The next step, in 2014, will be to get rid of the marginal rate calculations, as there will be no difference between the main rate and the small profits rate. It will no doubt be necessary to retain instalment payments for large companies, without extending this burden to those with lower profits. It would be good to find a way to do this whilst removing the complicated associated company test.

Tax incentives

Little new emerged on the ‘above the line’ research and development tax credits. The rate was confirmed at 10%, but details on the PAYE/NIC offset (which can result in cash repayments) will be shown in the Finance Bill. The relief will cost an additional £80m in the first year which, as it is a grant, is accounted for as spending rather than as negative tax. There was a progress report on the creative industries tax credits, where the European Commission is about to give state aid approval for the high end television and animation reliefs. These will therefore start on 1 April and the Manchester-based film unit of HMRC will expand its activities to administer claims. However, the Commission is struggling to identify the ‘culturally British’ elements of video games – and so that element of the package will be deferred. Additionally, the government will consider whether it is possible to extend the relief to visual effects – another strength of the UK entertainment sector, but one which other countries compete for.

Anti-avoidance

Some important anti-avoidance was announced, which took effect from Budget day and which will apparently raise £260m p.a. For many years, successive governments have taken against the idea that a group can transfer the economic benefit of tax losses to another group. In one sense, this view seems quite unfair – why shouldn’t a company be able to realise value from an economic attribute which cost money to create, but which cannot be used by the creator?

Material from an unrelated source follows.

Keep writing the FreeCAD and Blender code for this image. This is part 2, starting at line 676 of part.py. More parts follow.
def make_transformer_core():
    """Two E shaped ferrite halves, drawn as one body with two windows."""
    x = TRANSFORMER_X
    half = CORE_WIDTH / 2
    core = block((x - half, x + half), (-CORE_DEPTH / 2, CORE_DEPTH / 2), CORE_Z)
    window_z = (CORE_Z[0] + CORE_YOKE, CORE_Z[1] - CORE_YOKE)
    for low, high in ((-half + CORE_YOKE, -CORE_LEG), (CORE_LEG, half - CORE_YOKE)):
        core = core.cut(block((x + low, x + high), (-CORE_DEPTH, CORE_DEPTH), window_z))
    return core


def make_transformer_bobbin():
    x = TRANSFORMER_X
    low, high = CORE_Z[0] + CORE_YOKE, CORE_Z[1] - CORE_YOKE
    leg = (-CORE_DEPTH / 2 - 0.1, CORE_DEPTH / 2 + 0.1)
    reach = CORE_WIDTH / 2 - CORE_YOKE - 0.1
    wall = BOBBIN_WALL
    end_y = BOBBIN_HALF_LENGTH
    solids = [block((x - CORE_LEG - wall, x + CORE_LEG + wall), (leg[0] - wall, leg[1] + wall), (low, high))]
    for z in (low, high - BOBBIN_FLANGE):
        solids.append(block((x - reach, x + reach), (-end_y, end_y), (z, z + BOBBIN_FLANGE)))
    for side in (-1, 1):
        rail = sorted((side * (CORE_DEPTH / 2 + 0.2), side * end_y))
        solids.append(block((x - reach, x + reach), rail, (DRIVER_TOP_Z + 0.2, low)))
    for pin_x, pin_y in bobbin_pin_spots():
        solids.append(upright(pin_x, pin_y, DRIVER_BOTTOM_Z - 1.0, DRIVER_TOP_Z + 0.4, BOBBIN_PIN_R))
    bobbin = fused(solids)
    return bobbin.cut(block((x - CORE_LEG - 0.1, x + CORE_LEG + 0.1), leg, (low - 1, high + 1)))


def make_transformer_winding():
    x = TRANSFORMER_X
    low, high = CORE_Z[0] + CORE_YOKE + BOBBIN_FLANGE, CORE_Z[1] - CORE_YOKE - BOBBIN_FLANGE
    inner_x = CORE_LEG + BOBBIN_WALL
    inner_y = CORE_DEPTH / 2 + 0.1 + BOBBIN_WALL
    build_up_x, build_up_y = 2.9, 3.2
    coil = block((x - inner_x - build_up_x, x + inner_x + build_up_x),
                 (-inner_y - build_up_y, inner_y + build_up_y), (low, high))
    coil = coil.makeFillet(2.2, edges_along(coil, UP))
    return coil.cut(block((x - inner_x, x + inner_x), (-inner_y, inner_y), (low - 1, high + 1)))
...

The latest changes focus on unrealised losses and, in particular, excess capital allowances. The new rules are intended to match those which already restrict the use of realised losses. Until now, it has been possible for a potential seller not to claim the benefits of attributes, leaving them to be claimed by the purchaser after sale. Since the loss had not been crystallised as a tax loss, the rules limiting the future use of losses did not apply.

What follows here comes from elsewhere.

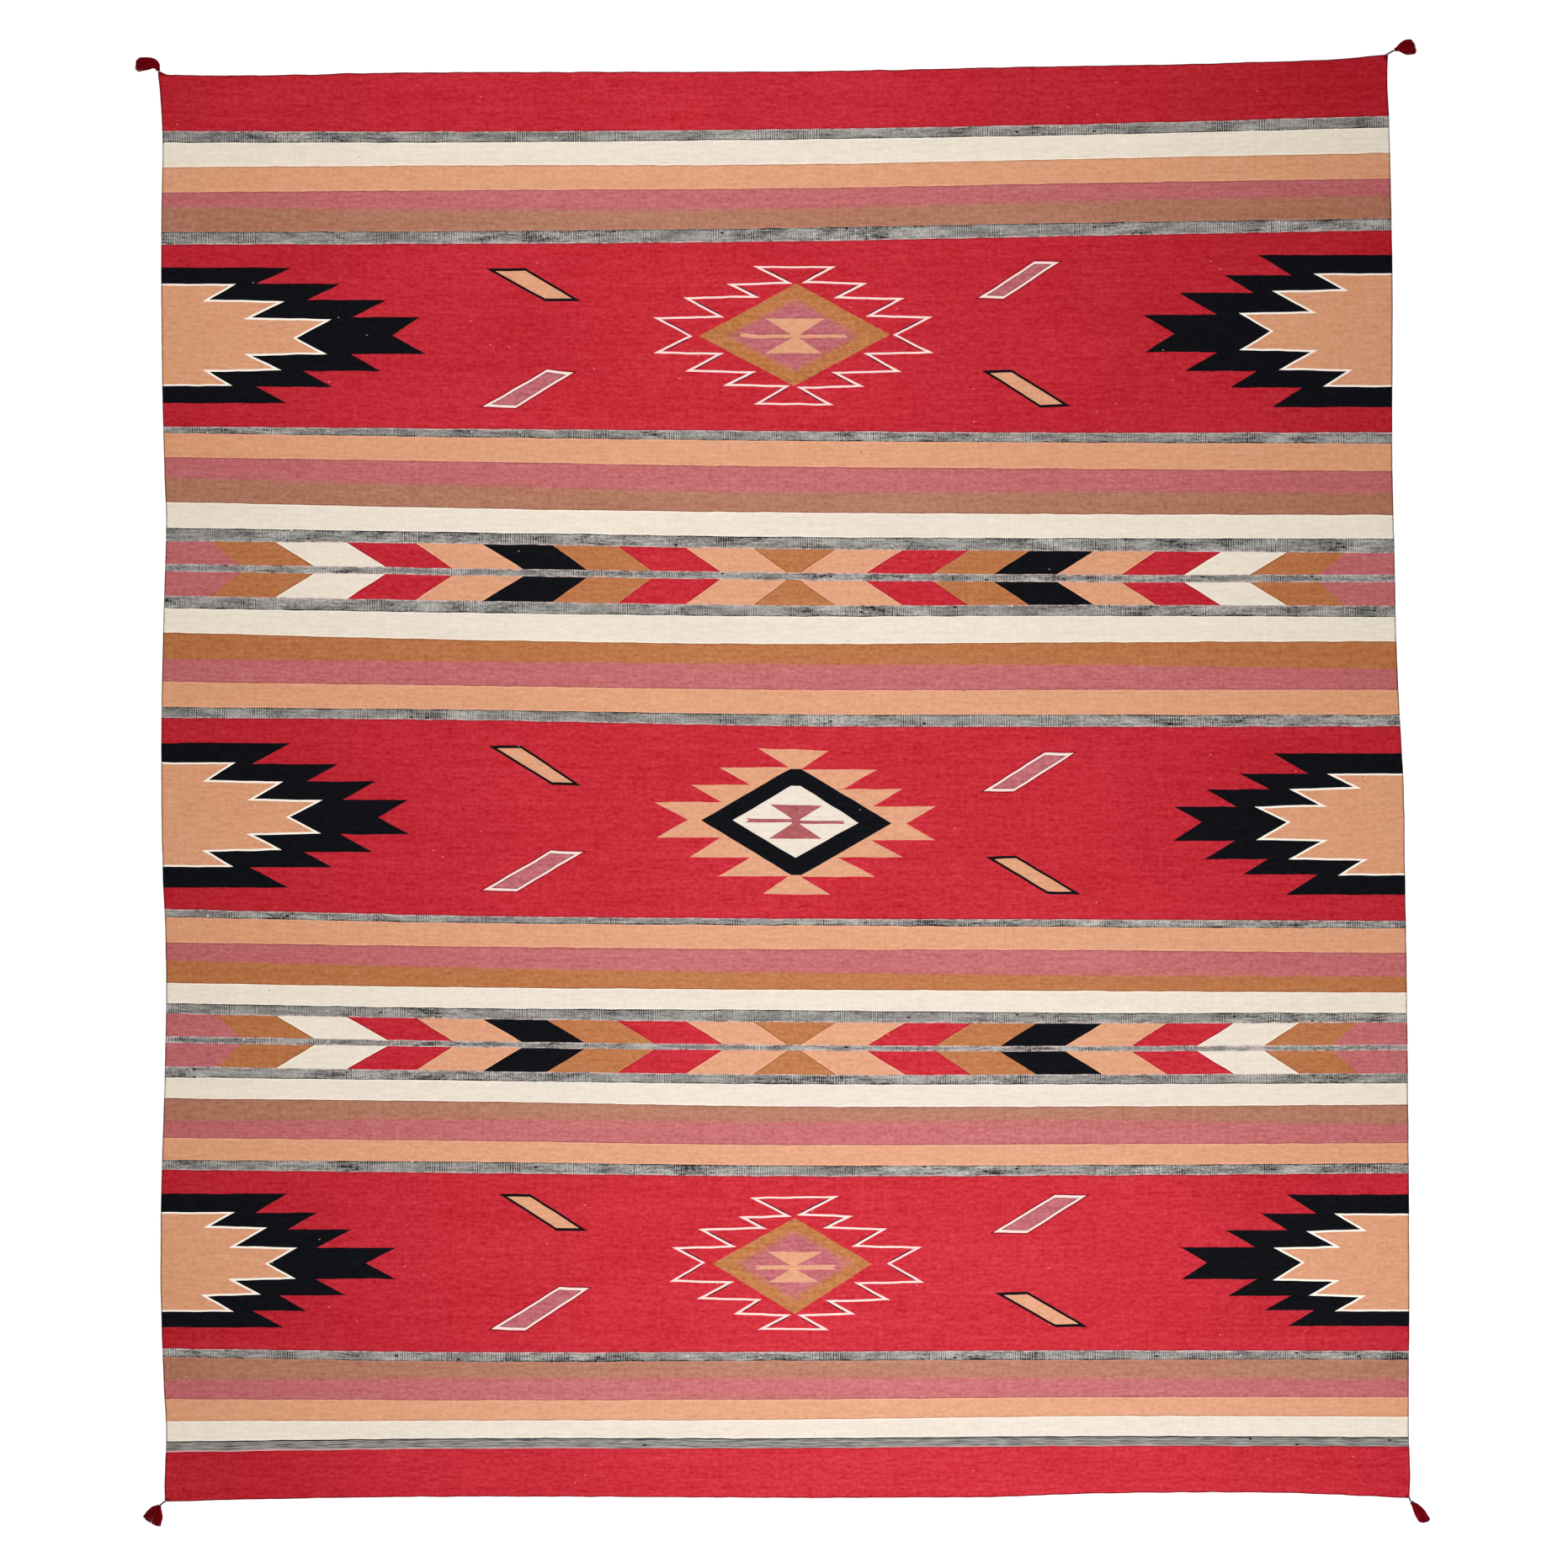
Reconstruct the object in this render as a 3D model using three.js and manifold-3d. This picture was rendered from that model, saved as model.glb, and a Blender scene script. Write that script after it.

There are three separate rules planned to target such transactions. Firstly, the application of the anti-avoidance rules in CAA 2001 will be expanded so that the capital allowances available to a company following a change in ownership are restricted in their use. In addition, there are two targeted anti-avoidance rules. One – a ‘deduction transfer TAAR’ – applies to reorganisations between unconnected parties involving other forms of relevant deductions associated with these unrealised losses and has the effect of disallowing the relevant deduction. The second – a ‘profit transfer TAAR’ – prevents the transfer of profits to companies to offset against these unrealised losses, by denying the relief for deductible amounts under specified circumstances.

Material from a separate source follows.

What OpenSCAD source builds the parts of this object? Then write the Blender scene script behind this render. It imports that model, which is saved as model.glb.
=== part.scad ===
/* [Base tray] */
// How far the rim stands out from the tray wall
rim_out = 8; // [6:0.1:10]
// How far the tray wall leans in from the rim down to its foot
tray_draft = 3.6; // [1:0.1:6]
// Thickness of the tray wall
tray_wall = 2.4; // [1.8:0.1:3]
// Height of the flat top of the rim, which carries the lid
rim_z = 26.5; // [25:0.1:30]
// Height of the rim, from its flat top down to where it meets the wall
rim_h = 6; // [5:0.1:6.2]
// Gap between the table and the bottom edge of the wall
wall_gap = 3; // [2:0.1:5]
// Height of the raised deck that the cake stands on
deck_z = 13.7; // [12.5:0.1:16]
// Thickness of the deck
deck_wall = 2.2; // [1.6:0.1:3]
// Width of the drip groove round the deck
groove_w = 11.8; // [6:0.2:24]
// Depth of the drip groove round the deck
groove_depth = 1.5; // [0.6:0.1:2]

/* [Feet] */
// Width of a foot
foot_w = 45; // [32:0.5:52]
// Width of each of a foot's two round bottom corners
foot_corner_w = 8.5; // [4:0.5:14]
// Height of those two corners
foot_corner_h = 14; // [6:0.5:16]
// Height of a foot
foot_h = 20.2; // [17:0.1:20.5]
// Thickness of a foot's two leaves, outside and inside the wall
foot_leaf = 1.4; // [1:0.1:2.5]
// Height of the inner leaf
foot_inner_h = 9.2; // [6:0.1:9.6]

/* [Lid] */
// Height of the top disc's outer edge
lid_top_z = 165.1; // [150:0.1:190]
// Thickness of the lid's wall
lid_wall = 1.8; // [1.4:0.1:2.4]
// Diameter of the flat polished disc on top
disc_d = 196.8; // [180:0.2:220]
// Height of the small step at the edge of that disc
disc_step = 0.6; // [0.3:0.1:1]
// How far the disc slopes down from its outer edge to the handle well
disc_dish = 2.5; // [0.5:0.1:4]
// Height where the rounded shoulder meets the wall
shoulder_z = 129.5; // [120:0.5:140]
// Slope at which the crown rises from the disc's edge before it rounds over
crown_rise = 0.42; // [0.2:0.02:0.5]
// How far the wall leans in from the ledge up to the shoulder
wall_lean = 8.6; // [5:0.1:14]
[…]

There are also anti-avoidance rules being introduced in connection with the change of ownership legislation, affecting trading losses and certain other types of loss of a company acquired from an unconnected company. Anti-avoidance legislation has for many years prevented certain types of loss from being carried forward, if there has been a major change in the nature or conduct of the business in a three-year period either side of the change of ownership. However, it has been known for many years that the rule doesn’t apply where, after the acquisition, the trade is transferred to another company within the purchaser group. This gap is now being closed. In addition, a new chapter will be inserted into the legislation to restrict the availability of non-trading debits, non-trading loan relationship deficits and non-trading losses on intangible fixed assets after a change of ownership of a shell or dormant company.

There is a small change to the group relief rules, which applies to UK property business losses, management expenses and non-trading losses on intangible fixed assets, etc. Only the excess of these amounts over the company’s ‘gross profits’ can be surrendered. In future, ‘gross profits’ is to include apportioned controlled foreign company profits.

There are also further anti-avoidance provisions to stop close companies from circumventing the ‘loans to participators’ rules, which levy repayable tax where a close company lends to a participator. These changes target loans made to an intermediary (such as a partnership or trust), where at least one participator is a member, partner or trustee. They will now apply to transfers of value other than loans, which are not currently caught, and there is an amendment to the repayment rules so that relief is only given for genuine repayments. Repayments where there is a redrawing within a short time will not qualify.

Procurement

Public procurement came into the public eye last year, when the Public Accounts Committee suggested that companies and individuals engaged in tax avoidance should not be awarded public contracts. Public procurement is governed by an EU regulation, backed up by a statutory instrument. As a result, a new approach does not require new legislation. Instead, guidance on what is meant by an ‘occasion of non-compliance’ (OONC) is all that is needed. The first stab at the guidance was confusing and not well focused on the Treasury’s objective – that those providing goods and services should not be engaged in tax avoidance. The draft issued on Budget day is much better. Only issues arising from returns filed from 1 October 2012, where the adjustment is made from 1 April 2013 are considered. OONCs are tax adjustments falling foul of the GAAR, or in relation to a scheme notified under the tax disclosure rules. Additionally, criminal fraud and penalties for civil fraud and evasion trigger an OONC. The rules will apply to contracts over £5m and typically only to the tendering company.

Other changes

One of the most complicated areas of tax law – and one which has led to considerable planning – concerns so-called loan relationships and derivative contracts. The Budget announced that HMRC will work on a new combined regime for this area. The idea seems to be to write the law in a clearer manner, which is both easier to understand and also less open to unintended planning. Little detail has been announced, but the changes will take effect in 2014 and 2015. It’s unlikely that entirely new principles will apply, but no doubt the new regime will need to take account of the major changes to UK GAAP, applying from 2015.

Corporation tax deductions for the cost of share options and awards have been allowed by statute – essentially by linking the deduction to the employee’s tax treatment. However, some have sought to claim corporate tax deductions for lapsed options, on the basis that an accounting charge has been recorded in the profit and loss account – and that such a deduction is only precluded by statute where the option is exercised. This has been debated with HMRC for some time, which considers that any accounting provision for option costs is only deductible where a monetary expense is expected to ensue eventually. This is not the case with lapsed options. However, in view of the amounts potentially at stake, HMRC has recommended that the law be ‘clarified’ to make it clear that deductions can only be claimed under the statutory regime and not for any accounting charges. HMRC has made it clear that claimants will need to litigate if they wish to maintain their claim.

Finally, perhaps the silliest change relates to elected police and crime commissioners. The law providing for these new posts stated that chief constables and the commissioner of police of the metropolis were to have the status of a ‘body corporate’. The not so funny result of this status is that they are liable to pay corporation tax on any profits. Legislation will be introduced to exempt chief constables and the commissioner of police of the metropolis from corporation tax.